An ode to newspapering

Published 11:22 am Saturday, September 6, 2014

I wasn’t much good at any work before I meandered into journalism.

Howard Tillery, left, Scott Sexton and John Railey at The High Point Enterprise newspaper in the mid-1990s, actually got paid to explore North Carolina’s Deep River. -- SUBMITTED | HOWARD TILLERY

Howard Tillery, left, Scott Sexton and John Railey at The High Point Enterprise newspaper in the mid-1990s, actually got paid to explore North Carolina’s Deep River. — SUBMITTED | HOWARD TILLERY

It wasn’t from lack of trying. I cut grass, stocked groceries, washed dishes, cooked and waited tables through happy days of mis-spending my youth. Right after Carolina, not knowing what to do with my English degree, I tried to sell real estate at Nags Head but quickly found out I liked asking questions instead of answering them.

Much of the family profession, law, bored me.

I finally took an aptitude test to figure out what career would be right for me. The administrator, assessing my test results, said some people have it tough because they have to choose which career would best fit their many talents.

You don’t have that problem, he said.

Gee, thanks.

He tried to explain. I understood. I had a modest talent at writing, and I could apply it either to journalism or advertising. I also had a social conscience, the test had indicated, I was restless, and I didn’t like bullies. Given the last three factors, I chose journalism. It also seemed a good place for someone who likes beer.

Just kidding, although, at least in the old days, it was a good place for people who like to drink (after work, of course) — and to laugh. But I quickly found out that the biggest thrill of all in “this thing of ours” is adrenaline. There was nothing like the rush of tracking a story down on deadline, beating the competition and seeing it in print within hours.

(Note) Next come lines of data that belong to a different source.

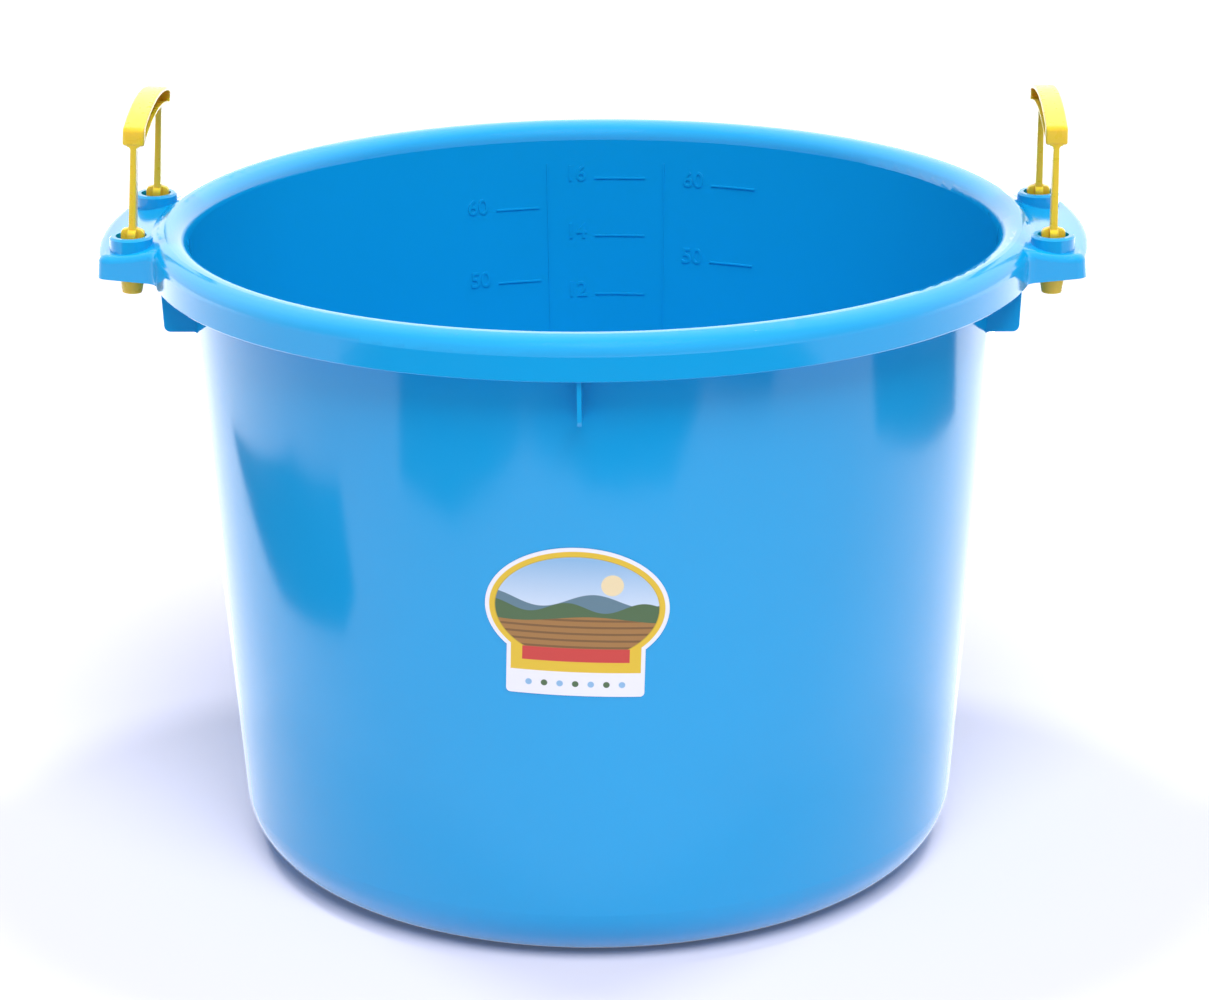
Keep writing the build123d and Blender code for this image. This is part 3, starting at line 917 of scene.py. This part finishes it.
class TUB_OT_stage(bpy.types.Operator):
    """Lay the floor, light it softly and stand the camera where the photograph was taken"""

    bl_idname = "muck_tub.stage"
    bl_label = "Stage"

    floor_size = 24
    flag_height = 4 * MM
    flag_corners = {  # on the floor beside the tub, in metres
        "left": (
            (-0.84, 0.4), (-0.88, -0.08), (-0.77, -0.33), (-0.57, -0.31), (-0.53, -0.25), (-0.61, 0.0),
        ),
        "right": ((1.2, -0.3), (1.15, 0.5), (0.84, 0.42), (0.9, -0.18)),
        "front": (
            (-1.3, -0.75), (-0.82, -0.74), (-0.64, -0.57), (-0.44, -0.66), (-0.24, -0.9), (0.1, -0.86),
            (0.3, -0.8), (0.5, -0.9), (0.72, -0.7), (1.2, -0.8), (1.5, -2.5), (-1.5, -2.5),
        ),
    }
    lamps = {  # where each distant lamp stands, how wide it looks in degrees and how strong it is
        "front": ((0.1, -0.53, 0.84), 35, 2.4),
        "left": ((-0.33, 0.12, 0.94), 9, 0.95),
        "right": ((0.33, 0.12, 0.94), 9, 0.95),
    }
    lamp_distance = 3
    # the camera, found from the rim, wall and base in the photograph: metres, radians and pixels
    camera_place = (0.0725, -2.2227, 0.9726)
    camera_turn, camera_pitch, camera_roll = 0.0301706, 0.3273, -0.0089
    focal_pixels, photo_width = 3700, 1209

    def execute(self, context):
        bpy.ops.mesh.primitive_plane_add(size=self.floor_size)
        floor = newest("floor")
        floor.data.materials.append(backdrop_paper(settings().finishes.backdrop))
        self.set_flags()
        self.light_world(context.scene)
        self.hang_lamps()
        context.scene.camera = self.stand_camera()
        context.scene.view_settings.view_transform = "Standard"
        return {"FINISHED"}

    def set_flags(self):
        """Lay felt flags beside the tub, out of the frame, for the dark patches in the gloss of its wall."""
        felt = flag_cloth(settings().finishes.flag)
        for name, corners in self.flag_corners.items():
            flag = polygon("flag_" + name, [(x, y, self.flag_height) for x, y in corners])
            flag.data.materials.append(felt)
            flag.visible_camera = False
            flag.visible_diffuse = False
            flag.visible_shadow = False

    def light_world(self, scene):
        """White where it is seen, brighter in gloss behind the tub, and softer as a light."""
        scene.world = bpy.data.worlds.new("studio")
        scene.world.use_nodes = True
        tree = scene.world.node_tree
        tree.nodes.clear()
        path = node(tree, "LightPath").outputs
        light = node(tree, "Background", {"Color": (0.92, 0.93, 1.0, 1), "Strength": 0.38})
        seen = node(tree, "Background", {"Color": (1, 1, 1, 1), "Strength": 1.0})
        toward = node(tree, "SeparateXYZ", {"Vector": node(tree, "TexCoord").outputs["Generated"]})
        gloss_span = {"From Min": -0.3, "From Max": 0.4, "To Min": 0.8, "To Max": 1.9}
        behind = node(tree, "MapRange", {"Value": toward.outputs["Y"], **gloss_span})
        gloss = node(tree, "Background", {"Color": (0.98, 0.96, 1.0, 1), "Strength": behind})
        straight = {0: path["Is Camera Ray"], 1: path["Is Transmission Ray"]}
        straight = node(tree, "Math", straight, operation="MAXIMUM")
        plain = node(tree, "MixShader", {"Fac": straight, 1: light, 2: seen})
        mixed = node(tree, "MixShader", {"Fac": path["Is Glossy Ray"], 1: plain, 2: gloss})
        node(tree, "OutputWorld", {"Surface": mixed})

    def hang_lamps(self):
        for name, (place, width, strength) in self.lamps.items():
            bpy.ops.object.light_add(type="SUN", location=Vector(place) * self.lamp_distance)
            lamp = bpy.context.active_object
            lamp.name = "lamp_" + name
            lamp.data.angle = math.radians(width)
            lamp.data.energy = strength
            lamp.visible_glossy = False
            lamp.rotation_euler = Vector(place).to_track_quat("Z", "Y").to_euler()

    def stand_camera(self):
        bpy.ops.object.camera_add()
        camera = bpy.context.active_object
        camera.name = "camera"
        level = Matrix.Rotation(self.camera_turn, 4, "Z")
        aim = level @ Matrix.Rotation(math.pi / 2 - self.camera_pitch, 4, "X")
        roll = Matrix.Rotation(self.camera_roll, 4, "Z")
        camera.matrix_world = Matrix.Translation(self.camera_place) @ aim @ roll
        camera.data.sensor_fit = "HORIZONTAL"
        camera.data.sensor_width = 36
        camera.data.lens = self.focal_pixels / self.photo_width * camera.data.sensor_width
        camera.data.clip_end = 60
        return camera


class TUB_PT_panel(bpy.types.Panel):
    """Buttons for each group of pieces, and the sizes and colours"""

    bl_label = "Muck tub"
    bl_idname = "TUB_PT_panel"
    bl_space_type = "VIEW_3D"
    bl_region_type = "UI"
    bl_category = "Muck tub"

    def draw(self, context):
        for operator in OPERATORS:
            self.layout.operator(operator.bl_idname)
        self.layout.prop(settings(), "round_steps")
        for group in (settings().sizes, settings().handles, settings().label, settings().finishes):
            box = self.layout.box()
            for name in group.__annotations__:
                box.prop(group, name)


OPERATORS = (TUB_OT_shell, TUB_OT_marks, TUB_OT_handles, TUB_OT_label, TUB_OT_stage)
CLASSES = (TubSizes, HandleSizes, LabelSizes, Finishes, TubScene, *OPERATORS, TUB_PT_panel)


def register():
    for item in CLASSES:
        bpy.utils.register_class(item)
    bpy.types.Scene.muck_tub = PointerProperty(type=TubScene)


def unregister():
    del bpy.types.Scene.muck_tub
    for item in reversed(CLASSES):
        bpy.utils.unregister_class(item)


def main():
    register()
    bpy.ops.muck_tub.shell()
    bpy.ops.muck_tub.marks()
    bpy.ops.muck_tub.handles()
    bpy.ops.muck_tub.label()
    bpy.ops.muck_tub.stage()


if __name__ == "__main__":
    main()
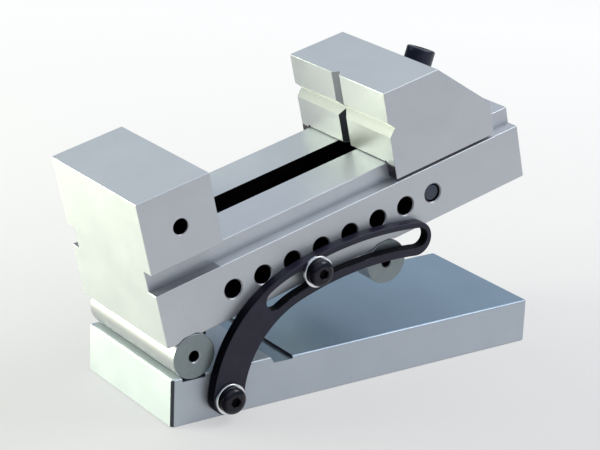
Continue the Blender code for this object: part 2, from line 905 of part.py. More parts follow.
def bush_bore():
    return arm_screw_thread / 2 + thread_gap


def make_pivot(black, bright):
    thread = arm_screw_thread / 2
    stem_end = arm_head_seat + half_width - pivot_thread_length
    stem = [(thread, 0), (thread, stem_end)]
    screw = dome_screw("arm_pivot_screw", stem, None, pivot_point(arm_head_seat))
    finish(screw, black)
    make_arm_washer("arm_pivot_washer", None, pivot_point(arm_front - mesh_gap), bright)
    inner = bush_bore()
    outer = inner + bush_wall
    sleeve = [(inner, arm_thickness), (outer, arm_thickness), (outer, 0), (inner, 0)]
    bush = add_object("arm_pivot_bush", turned(sleeve, small_steps, True), None,
                      pivot_point(arm_back), (math.pi / 2, 0, 0))
    finish(bush, bright)


def make_lock(vise, black, bright):
    thread, neck = arm_screw_thread / 2, arm_screw_neck / 2
    face = arm_head_seat + half_width
    stem = [
        (neck, 0),
        (neck, face - mesh_gap),
        (thread, face - mesh_gap - (thread - neck)),
        (thread, face - lock_thread_length),
    ]
    screw = dome_screw("arm_lock_screw", stem, vise, lock_point(arm_head_seat))
    finish(screw, black)
    make_arm_washer("arm_lock_washer", vise, lock_point(arm_front - mesh_gap), bright)


def make_arm_washer(name, parent, place, material):
    inner, outer = arm_washer_bore / 2, arm_washer_diameter / 2
    edge = mesh_gap
    profile = [
        (inner, arm_washer_thickness),
        (outer - edge, arm_washer_thickness),
        (outer, arm_washer_thickness - edge),
        (outer, 0),
        (inner, 0),
    ]
    washer = add_object(name, turned(profile, small_steps, True), parent, place,
                        (math.pi / 2, 0, 0))
    finish(washer, material)


def main():
    clear_scene()
    ground = make_material("ground_steel", (0.62, 0.64, 0.65), 0.34)
    jaw_steel = make_material("jaw_steel", (0.60, 0.62, 0.64), 0.36)
    base_steel = make_material("base_steel", (0.55, 0.60, 0.66), 0.38)
    roll_steel = make_material("roll_steel", (0.50, 0.52, 0.51), 0.30)
    blackened = make_material("blackened_steel", (0.035, 0.035, 0.05), 0.42)
    black_screw = make_material("black_screw_steel", (0.02, 0.02, 0.03), 0.22)
    bright = make_material("bright_plate", (0.85, 0.86, 0.88), 0.12)

    make_base_plate(base_steel)
    vise = add_empty("tilt_axis", (hinge_x, 0, hinge_z), -tilt)
    make_hinge_link(blackened, black_screw)

    make_vise_body(vise, ground)
    for name, centre in (("hinge_roll", 0), ("sine_roll", roll_centres)):
        roll = make_roll(name, vise, centre, roll_steel)
        if centre == 0:
            cut_link_slot(roll)
        make_roll_screws(name, vise, centre, black_screw)
    make_hinge_axle(vise, roll_steel)

    pin_place = (along(last_hole), 0, up(hole_height))
    make_movable_jaw(vise, pin_place, jaw_steel)
    make_clamp_screw(vise, pin_place, black_screw)
    make_spherical_washers(vise, pin_place, bright)
    make_pull_hook(vise, pin_place, blackened)
    make_cross_pin(vise, pin_place, roll_steel)

    make_lock_arm(vise, blackened)
    make_pivot(black_screw, bright)
    make_lock(vise, black_screw, bright)


main()
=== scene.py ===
import math

import bmesh
import bpy
from mathutils import Matrix, Vector


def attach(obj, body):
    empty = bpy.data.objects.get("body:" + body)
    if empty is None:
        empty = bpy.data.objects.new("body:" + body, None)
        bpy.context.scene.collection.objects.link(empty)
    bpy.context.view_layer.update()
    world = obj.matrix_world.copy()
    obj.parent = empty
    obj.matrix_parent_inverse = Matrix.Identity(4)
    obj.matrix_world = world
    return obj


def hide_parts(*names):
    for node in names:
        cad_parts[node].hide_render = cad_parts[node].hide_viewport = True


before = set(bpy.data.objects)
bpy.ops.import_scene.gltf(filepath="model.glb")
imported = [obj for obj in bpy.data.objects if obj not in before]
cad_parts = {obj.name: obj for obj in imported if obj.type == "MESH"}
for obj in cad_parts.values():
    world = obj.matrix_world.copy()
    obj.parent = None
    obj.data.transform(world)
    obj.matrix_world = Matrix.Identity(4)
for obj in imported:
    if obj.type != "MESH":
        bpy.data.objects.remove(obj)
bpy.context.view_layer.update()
scene = bpy.context.scene
scene.view_settings.view_transform = "Standard"
print("frame loaded:", len(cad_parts), "nodes")

# The vise's own frame: its origin on the hinge roll's axis, turned by the tilt, in metres
viseFrame = {
    "hinge": (-0.0845, 0.0, 0.030),
    "tilt": math.asin(0.24),
    "inset": 0.0111,          # body's end to the hinge roll's axis, along the bed
    "drop": 0.0087,           # body's underside to that axis
    "halfWidth": 0.035,
}
halfWidth = viseFrame["halfWidth"]
rollSpan = 0.100              # between the two rolls' axes
gap = 0.0003                  # between pieces that touch
close = gap / 10              # places nearer than this are the same
overrun = 0.002               # how far a cutter runs past a face


# Places along the bed from the body's end, and heights from its underside, in the vise frame
def along(distance):
    return distance - viseFrame["inset"]


def up(height):
    return height + viseFrame["drop"]


# Camera at the photograph's angle
cameraSetup = {
    "place": (-0.50965, -0.70921, 0.37743),
    "forward": (0.542044, 0.768403, -0.340214),
    "right": (0.824356, -0.564814, 0.037719),
    "lens": 126.387,
    "sensor": 36.0,
    "nearest": 0.02,
    "farthest": 20.0,
}


def makeCamera(setup):
    forward = Vector(setup["forward"]).normalized()
    right = Vector(setup["right"])
    right = (right - forward * right.dot(forward)).normalized()
    upward = right.cross(forward)
    data = bpy.data.cameras.new("photoCamera")
    data.lens = setup["lens"]
    data.sensor_width = setup["sensor"]
    data.sensor_fit = "HORIZONTAL"
    data.clip_start = setup["nearest"]
    data.clip_end = setup["farthest"]
    camera = bpy.data.objects.new("photoCamera", data)
    turn = Matrix((right, upward, -forward)).transposed().to_4x4()
    camera.matrix_world = Matrix.Translation(setup["place"]) @ turn
    scene.collection.objects.link(camera)
    scene.camera = camera


makeCamera(cameraSetup)
print("camera set")


# Node helpers: an input's value may also be another node's output, which is then linked
def newTree(name):
    material = bpy.data.materials.new(name)
    material.use_nodes = True
    tree = material.node_tree
    return material, tree, tree.nodes["Principled BSDF"]


def setInputs(tree, node, inputs):
    for key, value in inputs.items():
        if hasattr(value, "links"):
            tree.links.new(value, node.inputs[key])
        else:
            node.inputs[key].default_value = value
    return node


def addNode(tree, kind, inputs, **values):
    node = tree.nodes.new(kind)
    for key, value in values.items():
        setattr(node, key, value)
    return setInputs(tree, node, inputs)


def mathNode(tree, operation, a, b=0.5, clamp=False):
    node = addNode(tree, "ShaderNodeMath", {0: a, 1: b}, operation=operation, use_clamp=clamp)
    return node.outputs[0]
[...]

I worked my way up, waiting tables and taking a typing course as I wrote stories for free at The Chesapeake Post, a weekly newspaper. After a summer of that, I landed a full-time job as the police and courts reporter for the Suffolk News-Herald, also in Tidewater, making the grand sum of $5.25 an hour. I complained about the pay, of course, because journalists, by nature, complain about everything.

But really, I felt like I was being paid to play. I learned more in my first years on the job than I ever learned in college. I went from Suffolk to The High Point Enterprise, finally coming to the Winston-Salem Journal in 1997.

In almost 30 years in this work, I’ve endured hurricanes, been to the Third World, met celebrities, seen preachers fall and criminals rise, followed a river to the sea, visited Death Row, been threatened, cussed out, called into court and, once in a while, praised. I’ve loved it all.

To be a journalist is to be a voyeur who gets paid to pry into the lives of others, slicing into their good times and bad times, as journalist Gay Talese noted in his classic book on The New York Times, “The Kingdom and the Power.” You laugh and sometimes cry with your sources. If you’re human, you come to care about them. You learn the best interviewing technique: Shut up and listen. If you’re honest with yourself, you know some sources are playing you as much as you’re playing them.

And then there are the people who share this profession. To be a journalist is to be part of a raggedly romantic band of dramatic, wise-cracking, obsessive, compassionate and sometimes courageous brothers and sisters who speak the same language, dream the same dreams and often chase the same stories. We serve as shrinks for each other. We get mad at each other sometimes in the heat of competition (although there’s not nearly enough competition these days), but we almost always make up. You might say we belong to the same religion: “The Church of the First Amendment.”

Nobody else wants us. OK, that’s not quite right. Some of us have family that has stuck with us through the long hours and the missed family events. They stay with us through our carping at small slights and our justified outrage at big wrongs, through our reading newspapers through meals, through our anger at all that goes wrong and our elation when small things and big ones go right.

I am fortunate to have that kind of family to complement my newspaper one.

And I am thankful to still be working as a newspaperman, especially in these trying days for our profession and the economy in general. I’ve interviewed too many people who’ve lost jobs, and too many who never found a job they loved.

I got lucky. I’m still learning and having fun. And if I’ve done a bit of good along the way, that’s all for the better.